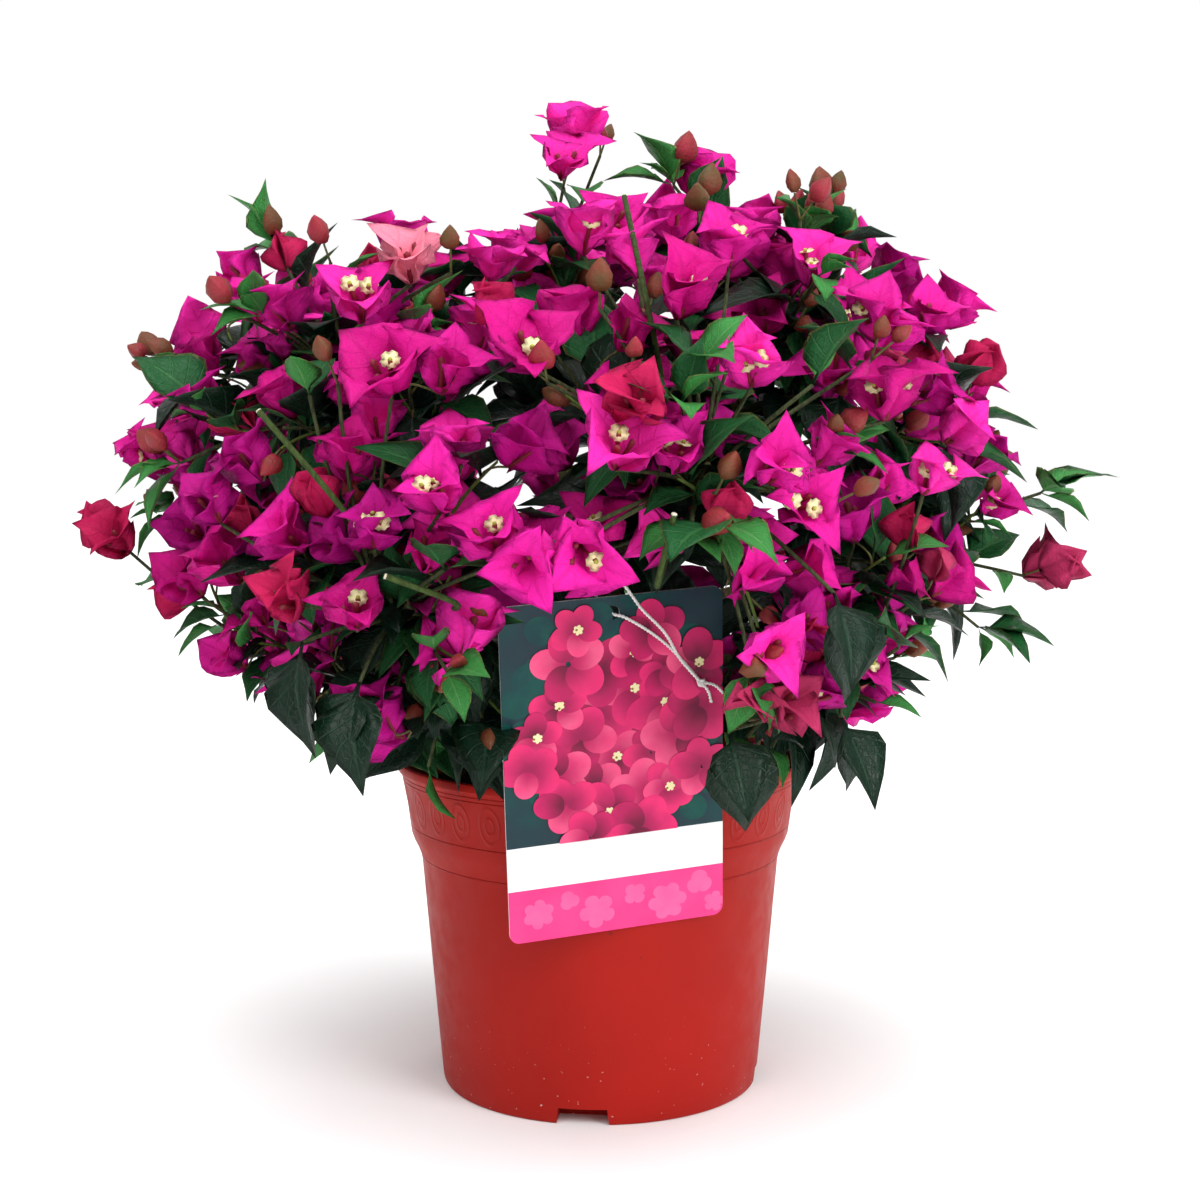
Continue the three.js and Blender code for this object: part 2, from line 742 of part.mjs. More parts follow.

* * *

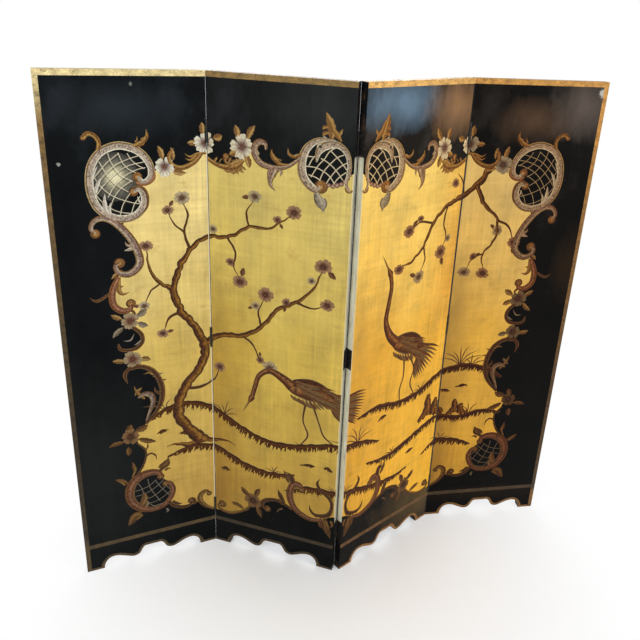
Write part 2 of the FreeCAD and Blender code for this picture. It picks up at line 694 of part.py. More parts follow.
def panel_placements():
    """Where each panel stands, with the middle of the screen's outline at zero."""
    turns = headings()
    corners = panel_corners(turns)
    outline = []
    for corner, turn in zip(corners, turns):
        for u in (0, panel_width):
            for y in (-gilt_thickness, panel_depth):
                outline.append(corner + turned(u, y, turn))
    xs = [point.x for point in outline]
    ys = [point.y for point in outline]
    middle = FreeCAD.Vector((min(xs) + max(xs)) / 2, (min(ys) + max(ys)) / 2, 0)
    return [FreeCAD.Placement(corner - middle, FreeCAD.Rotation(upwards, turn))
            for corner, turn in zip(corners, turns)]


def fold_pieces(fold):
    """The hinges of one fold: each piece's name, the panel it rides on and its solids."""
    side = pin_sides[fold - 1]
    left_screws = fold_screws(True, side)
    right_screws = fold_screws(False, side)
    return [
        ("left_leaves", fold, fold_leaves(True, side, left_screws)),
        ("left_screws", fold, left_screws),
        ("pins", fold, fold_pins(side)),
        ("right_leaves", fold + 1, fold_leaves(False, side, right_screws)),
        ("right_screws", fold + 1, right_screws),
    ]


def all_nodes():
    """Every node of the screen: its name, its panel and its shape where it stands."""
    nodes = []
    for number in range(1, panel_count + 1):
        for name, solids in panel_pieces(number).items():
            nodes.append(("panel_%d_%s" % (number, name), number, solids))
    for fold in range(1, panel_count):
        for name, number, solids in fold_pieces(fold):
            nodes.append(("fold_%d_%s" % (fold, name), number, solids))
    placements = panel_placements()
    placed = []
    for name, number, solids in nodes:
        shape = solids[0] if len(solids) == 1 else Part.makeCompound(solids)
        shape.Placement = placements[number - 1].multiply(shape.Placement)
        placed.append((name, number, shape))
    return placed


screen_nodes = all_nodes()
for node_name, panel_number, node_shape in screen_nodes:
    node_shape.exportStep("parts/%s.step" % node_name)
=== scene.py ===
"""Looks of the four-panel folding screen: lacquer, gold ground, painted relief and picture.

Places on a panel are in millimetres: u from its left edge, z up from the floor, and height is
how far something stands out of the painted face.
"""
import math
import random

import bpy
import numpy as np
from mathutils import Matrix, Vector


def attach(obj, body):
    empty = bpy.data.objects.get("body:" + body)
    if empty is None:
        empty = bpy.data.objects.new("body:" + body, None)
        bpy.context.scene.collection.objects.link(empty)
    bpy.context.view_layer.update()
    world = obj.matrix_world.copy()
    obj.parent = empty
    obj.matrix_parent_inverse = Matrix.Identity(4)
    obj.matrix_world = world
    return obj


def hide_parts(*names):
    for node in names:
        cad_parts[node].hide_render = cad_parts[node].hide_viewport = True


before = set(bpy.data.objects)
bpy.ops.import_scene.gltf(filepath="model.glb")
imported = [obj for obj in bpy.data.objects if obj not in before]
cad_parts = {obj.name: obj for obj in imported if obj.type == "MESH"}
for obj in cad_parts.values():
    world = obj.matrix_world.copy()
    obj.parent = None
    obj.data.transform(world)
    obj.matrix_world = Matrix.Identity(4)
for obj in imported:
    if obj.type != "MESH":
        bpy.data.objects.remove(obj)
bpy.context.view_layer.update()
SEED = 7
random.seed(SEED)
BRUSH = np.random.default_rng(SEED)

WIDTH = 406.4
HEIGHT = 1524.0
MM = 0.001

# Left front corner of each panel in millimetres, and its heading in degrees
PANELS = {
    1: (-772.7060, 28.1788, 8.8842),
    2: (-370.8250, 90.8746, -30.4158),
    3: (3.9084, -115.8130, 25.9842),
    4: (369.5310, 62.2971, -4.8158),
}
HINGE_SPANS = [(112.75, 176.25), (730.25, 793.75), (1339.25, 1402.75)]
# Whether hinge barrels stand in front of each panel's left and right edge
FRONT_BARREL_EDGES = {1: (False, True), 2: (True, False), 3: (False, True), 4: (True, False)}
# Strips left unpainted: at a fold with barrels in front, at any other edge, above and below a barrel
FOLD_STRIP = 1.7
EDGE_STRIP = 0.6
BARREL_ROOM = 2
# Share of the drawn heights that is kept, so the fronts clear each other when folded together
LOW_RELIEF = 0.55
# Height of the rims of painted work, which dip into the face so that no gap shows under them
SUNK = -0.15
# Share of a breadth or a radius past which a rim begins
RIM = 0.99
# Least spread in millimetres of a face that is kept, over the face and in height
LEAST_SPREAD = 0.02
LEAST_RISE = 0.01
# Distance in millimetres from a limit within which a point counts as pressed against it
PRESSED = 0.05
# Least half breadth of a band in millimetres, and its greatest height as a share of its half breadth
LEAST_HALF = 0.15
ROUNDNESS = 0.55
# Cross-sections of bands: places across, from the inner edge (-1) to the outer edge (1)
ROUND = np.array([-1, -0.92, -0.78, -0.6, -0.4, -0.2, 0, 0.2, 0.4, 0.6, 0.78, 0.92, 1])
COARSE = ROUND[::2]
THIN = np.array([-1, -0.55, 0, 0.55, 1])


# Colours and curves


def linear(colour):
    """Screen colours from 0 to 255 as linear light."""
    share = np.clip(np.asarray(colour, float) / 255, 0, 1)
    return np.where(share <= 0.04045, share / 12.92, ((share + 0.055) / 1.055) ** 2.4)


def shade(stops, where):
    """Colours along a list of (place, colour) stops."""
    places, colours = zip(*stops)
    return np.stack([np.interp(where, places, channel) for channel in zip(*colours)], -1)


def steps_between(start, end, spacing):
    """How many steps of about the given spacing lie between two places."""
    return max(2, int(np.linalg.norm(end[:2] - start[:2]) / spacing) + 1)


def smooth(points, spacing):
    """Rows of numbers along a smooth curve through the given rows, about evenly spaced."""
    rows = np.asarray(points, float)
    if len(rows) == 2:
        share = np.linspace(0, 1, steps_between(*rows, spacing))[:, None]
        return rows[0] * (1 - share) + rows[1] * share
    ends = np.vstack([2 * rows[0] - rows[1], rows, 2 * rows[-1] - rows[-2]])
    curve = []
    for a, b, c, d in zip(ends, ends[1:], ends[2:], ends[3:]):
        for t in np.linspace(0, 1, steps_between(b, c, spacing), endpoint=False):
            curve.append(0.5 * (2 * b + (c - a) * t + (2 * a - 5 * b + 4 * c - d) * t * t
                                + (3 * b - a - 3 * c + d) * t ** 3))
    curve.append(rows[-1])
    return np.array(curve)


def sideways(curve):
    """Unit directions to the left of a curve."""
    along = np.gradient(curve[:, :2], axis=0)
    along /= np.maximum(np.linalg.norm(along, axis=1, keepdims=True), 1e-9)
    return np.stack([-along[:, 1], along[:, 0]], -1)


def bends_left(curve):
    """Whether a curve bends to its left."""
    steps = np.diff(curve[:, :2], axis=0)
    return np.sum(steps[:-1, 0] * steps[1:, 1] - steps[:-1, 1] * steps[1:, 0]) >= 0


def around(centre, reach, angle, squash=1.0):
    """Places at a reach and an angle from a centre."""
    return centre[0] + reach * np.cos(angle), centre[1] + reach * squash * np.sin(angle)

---

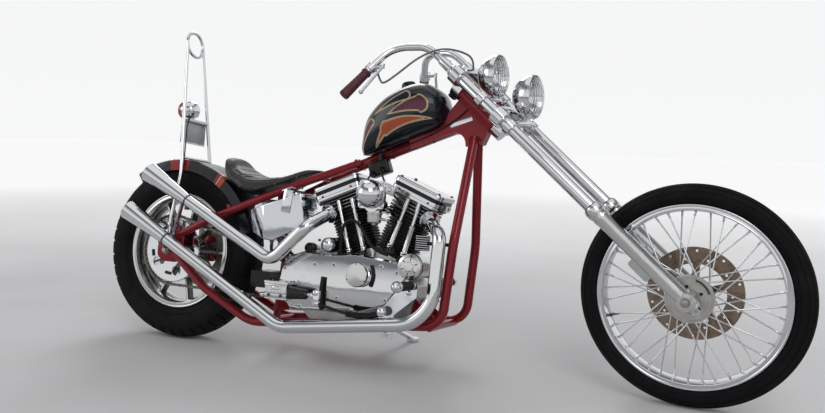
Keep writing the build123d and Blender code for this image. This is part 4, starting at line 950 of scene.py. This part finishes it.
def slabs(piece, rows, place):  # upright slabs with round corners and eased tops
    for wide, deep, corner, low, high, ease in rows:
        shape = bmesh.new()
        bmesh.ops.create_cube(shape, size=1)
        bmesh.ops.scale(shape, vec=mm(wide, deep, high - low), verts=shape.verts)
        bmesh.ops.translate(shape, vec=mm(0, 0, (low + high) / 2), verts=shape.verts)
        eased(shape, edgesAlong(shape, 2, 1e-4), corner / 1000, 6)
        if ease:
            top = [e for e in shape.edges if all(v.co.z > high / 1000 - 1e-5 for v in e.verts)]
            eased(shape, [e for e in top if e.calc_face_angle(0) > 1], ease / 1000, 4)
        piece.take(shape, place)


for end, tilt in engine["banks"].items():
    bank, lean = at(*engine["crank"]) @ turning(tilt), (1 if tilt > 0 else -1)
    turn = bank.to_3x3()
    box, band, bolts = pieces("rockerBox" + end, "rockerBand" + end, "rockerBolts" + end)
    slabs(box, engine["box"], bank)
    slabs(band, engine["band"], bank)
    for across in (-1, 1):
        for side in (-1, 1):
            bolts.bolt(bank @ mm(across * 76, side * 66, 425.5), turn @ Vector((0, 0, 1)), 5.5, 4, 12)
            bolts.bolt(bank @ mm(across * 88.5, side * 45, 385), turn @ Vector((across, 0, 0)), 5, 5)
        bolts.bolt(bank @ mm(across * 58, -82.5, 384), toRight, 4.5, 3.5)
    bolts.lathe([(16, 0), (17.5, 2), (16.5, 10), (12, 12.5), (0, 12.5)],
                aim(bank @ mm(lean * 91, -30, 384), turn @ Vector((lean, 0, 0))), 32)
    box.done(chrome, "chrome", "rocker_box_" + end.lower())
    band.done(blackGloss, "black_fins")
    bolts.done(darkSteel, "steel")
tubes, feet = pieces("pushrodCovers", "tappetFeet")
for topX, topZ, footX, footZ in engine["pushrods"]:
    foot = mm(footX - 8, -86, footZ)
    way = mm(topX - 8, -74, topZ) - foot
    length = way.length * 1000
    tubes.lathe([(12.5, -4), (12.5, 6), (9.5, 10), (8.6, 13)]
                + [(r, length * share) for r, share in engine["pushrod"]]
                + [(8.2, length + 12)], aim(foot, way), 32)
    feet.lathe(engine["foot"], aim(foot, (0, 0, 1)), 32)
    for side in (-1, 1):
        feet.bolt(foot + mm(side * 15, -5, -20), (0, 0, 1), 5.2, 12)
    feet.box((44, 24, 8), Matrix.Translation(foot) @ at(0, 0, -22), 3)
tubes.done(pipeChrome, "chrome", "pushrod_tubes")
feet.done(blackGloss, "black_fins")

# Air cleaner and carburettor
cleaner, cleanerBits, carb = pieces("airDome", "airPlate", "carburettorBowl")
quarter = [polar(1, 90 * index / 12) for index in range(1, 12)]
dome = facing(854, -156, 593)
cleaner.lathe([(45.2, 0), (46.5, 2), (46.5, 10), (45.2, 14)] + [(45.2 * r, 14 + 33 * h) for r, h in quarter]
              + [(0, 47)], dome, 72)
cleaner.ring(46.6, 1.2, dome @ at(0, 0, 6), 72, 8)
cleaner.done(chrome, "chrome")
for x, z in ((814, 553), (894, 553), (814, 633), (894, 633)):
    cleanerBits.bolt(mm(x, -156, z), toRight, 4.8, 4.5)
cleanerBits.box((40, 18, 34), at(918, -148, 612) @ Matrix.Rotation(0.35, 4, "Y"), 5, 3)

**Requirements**
Within the material above, extract exactly the lines that start at the line containing "screen_nodes = all_nodes()" and stop after the line containing "imported = [obj", and only those.

**Solution for this exercise**
screen_nodes = all_nodes()
for node_name, panel_number, node_shape in screen_nodes:
    node_shape.exportStep("parts/%s.step" % node_name)
=== scene.py ===
"""Looks of the four-panel folding screen: lacquer, gold ground, painted relief and picture.

Places on a panel are in millimetres: u from its left edge, z up from the floor, and height is
how far something stands out of the painted face.
"""
import math
import random

import bpy
import numpy as np
from mathutils import Matrix, Vector


def attach(obj, body):
    empty = bpy.data.objects.get("body:" + body)
    if empty is None:
        empty = bpy.data.objects.new("body:" + body, None)
        bpy.context.scene.collection.objects.link(empty)
    bpy.context.view_layer.update()
    world = obj.matrix_world.copy()
    obj.parent = empty
    obj.matrix_parent_inverse = Matrix.Identity(4)
    obj.matrix_world = world
    return obj


def hide_parts(*names):
    for node in names:
        cad_parts[node].hide_render = cad_parts[node].hide_viewport = True


before = set(bpy.data.objects)
bpy.ops.import_scene.gltf(filepath="model.glb")
imported = [obj for obj in bpy.data.objects if obj not in before]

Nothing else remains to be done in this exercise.